A crabbed nature cannot reflect good looks. The obvious question is does charisma help in creating that ‘halo effect’ upon others? The answer is yes. It, however, does so only to a limited extent. But if it lacks talent and grace it will rent asunder at the first prick. In the showbiz world, actors live and thrive on good looks, yet not the so-good looking actors have made their mark on the celluloid screen; which proves that while it may be a good factor to have attractive physical features, it is the acting and performance ability that matters most. It is no crime to be blessed with good looks that allow you a slight advantage- it is in conformity with human psyche, behaviour and response. When the beholder is stunned expect no fair judgement.
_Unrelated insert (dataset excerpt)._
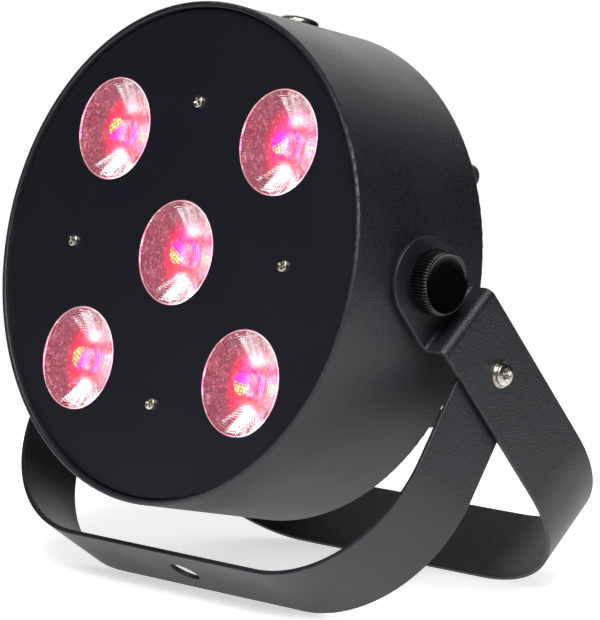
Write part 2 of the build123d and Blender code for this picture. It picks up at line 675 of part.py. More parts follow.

In history charisma has many dark chapters associated with it, in the form and likes of Hitler, Mussolini, who all are guilty of crimes against humanity yet were extremely popular and had the ability to entice and pull crowds and masses, through corruptible inspiration.

The clergy have a halo built around themselves of piety and in most cases this can be the best disguise they put on each day while on the pulpit of sermonising their crooked horizon of truth.

Managers with good looks alone cannot boil the markets. Fair is not fair but that which pleases. If merit is backed by grace, it is the most lethal combination to possess for growth and success; add and pepper it with reasonably good looks and dame luck will sit at your door step.

Intelligence demands that when supervisors and managers interact with their teams they should continuously remind themselves that their impartiality in decision making is not impacted heavily by either the halo effect or the horn effect. Use the halo effect to individual and corporate advantage. Diffuse the horn effect by speaking and listening to colleagues.